Anderzijds is er 100.000 euro voorzien voor het burgerbudget. Als inwoner kan je doorlopend een klein budget aanvragen van 3.000 euro (max). De dienst samenleving beoordeelt het voorstel, eventueel in samenspraak met andere betrokken diensten. Daarna vraagt de dienst goedkeuring aan het college. Binnen 3 weken na aandiening krijgt het burgerinitiatief 70% van de middelen, na de realisatie van het project ontvangen ze de overige 30%. 

Daarnaast kunnen inwoners ook intekenen op 2 vaste indieningsdata voor een groter budgetv(max. 25.000euro). Deze beoordeling gebeurt door een burgerjury, aangevuld met adviezen van de betrokken stadsdiensten. De burgerjury werkt vrij autonoom. Er is een ambtenaar          aanwezig voor het financieel plan op te maken en de terugkoppeling met het college te garanderen. Om de jury samen te stellen, gebeurde er een open oproep (mensen met goesting uit de verschillende deelgemeenten, met een evenwicht man/vrouw). Goedkeuring van de burgerinitiatieven gebeurt door de gemeenteraad.

Enkele afsluitende reflecties

 

  • Binnen het kader dat het lokaal bestuur opstelt, kunnen inwoners initiatief nemen.
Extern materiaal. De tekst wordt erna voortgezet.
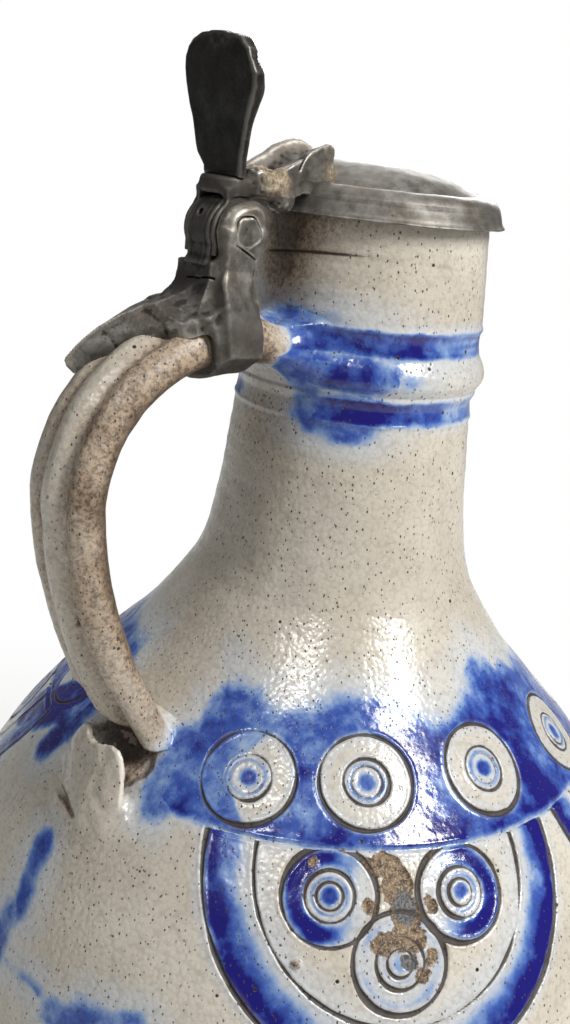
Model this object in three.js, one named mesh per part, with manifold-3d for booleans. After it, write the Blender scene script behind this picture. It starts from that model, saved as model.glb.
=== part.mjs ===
// Salt-glazed stoneware jug with a hinged pewter lid, in millimetres, +Z up.
// The jug stands on z = 0 with its axis on z, the handle points to -X, and the lid's pin lies along Y.
import * as THREE from 'three';
import { mergeVertices } from 'three/addons/utils/BufferGeometryUtils.js';
import Module from 'manifold-3d';

// Stoneware body.
const rimHeight = 336.5;
const neckRadius = 33;
const rimInset = 2.4;
const bellyRadius = 112;
const bellyHeight = 115;
const footRadius = 64;
const footHeight = 11;
const wall = 5.5;
const floorThickness = 8;
const mouldingDrop = 46.5;
const beadHeight = 9;
const beadStand = 2.1;
const grooveStep = 0.9;
const turns = 48;

// Stoneware handle.
const handleReach = 57.8;
const archRadius = 38.5;
const handleDrop = 35.5;
const handleFootDrop = 137;
const handleLean = 3.5;
const rootDepth = 3;
const strapWidth = 25;
const strapBack = 6.8;
const rootRise = 2.2;
const strapFront = 5.8;
const fluteDepth = 1.1;
const fluteHalfWidth = 1.7;
const sectionPoints = 28;

// Broken scroll under the handle's foot.
const scrollDrop = 163;
const scrollWidth = 26;
const scrollHeight = 23;
const scrollThickness = 4.4;
const scrollBow = 3.5;
const scrollChip = 1.5;
const scrollShift = 3.5;
const scrollTilt = 0.16;

// Pewter mount on the handle.
const clearance = 0.3;
const hingeReach = 20.5;
const hingeDrop = 8.5;
const knuckleRadius = 7.7;
const pinRadius = 1.9;
const blockWidth = 8.7;
const blockOffset = 0.55;
const leafThickness = 1.3;
const cheekThickness = 3.7;
const cheekRadius = 7.2;
const stripWidth = 7.2;
const stripShift = 1;
const plugRadius = 4;
const plugDepth = 1.2;
const plugStand = 0.6;
const bandWidth = 12.4;
const bandLead = 3.3;
const bandWall = 2.4;
const tongueReach = 23.5;
const tongueThickness = 3.4;
const standWidth = 12.7;
const standOffset = 1;
const standLength = 12;
const standFlare = 1.6;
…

Het lokaal bestuur houdt de kaders strak. Burgerinitiatief kan binnen een thematische oproep, vaak afgebakend in tijd en ruimte. Een jaarlijkse oproep om projecten in te dienen rond ontmoeting, vergroening of verduurzaming zijn legio. Spontaan burgerinitiatief past meestal niet in deze kaders en trekt zich weinig aan van beleidsprioriteiten, de hokjes van de verschillende beleidsdomeinen- en bijhorende diensten, (bovenlokale) bevoegdheden en vergunningen. Deze transversale burgerinitiatieven confronteren het lokaal bestuur met heel wat drempels en interne organisatievraagstukken. 
  • Soms kan een conflict tussen een burgerinitiatief (een actiegroep) en het lokaal bestuur een start zijn om een bepaald thema op de agenda te zetten. Het kan uitgroeien tot een actief buurtcomité dat met een constructieve houding als partner mee de publieke ruimte vorm geeft.
  • Burgerinitiatief wordt vormgegeven in interactie met het lokaal bestuur en externe partners (zoals andere overheidsniveaus, vervoersmaatschappijen, parochies… ). Het lokaal bestuur als regelgever is altijd betrokken. Zij vormen de wegwijzer in het kluwen van vergunningen en regelgeving.
  • In burgerinitiatief zie je soms het effect van eerdere overheidsbesparingen terugkomen. Waar je als lokaal bestuur bespaard hebt, daar gaan burgers terug in willen investeren.
  • Verschillende lokale besturen delen het idee dat het een zeer goede keuze is om als stad zelf het proces uit te tekenen om burgerinitiatief te activeren. Door het als gemeente of stad zelf in handen te houden (en niet uit te besteden aan consultants) is er een enorm groot leereffect binnen de organisatie. Dat is van onbetaalbare waarde.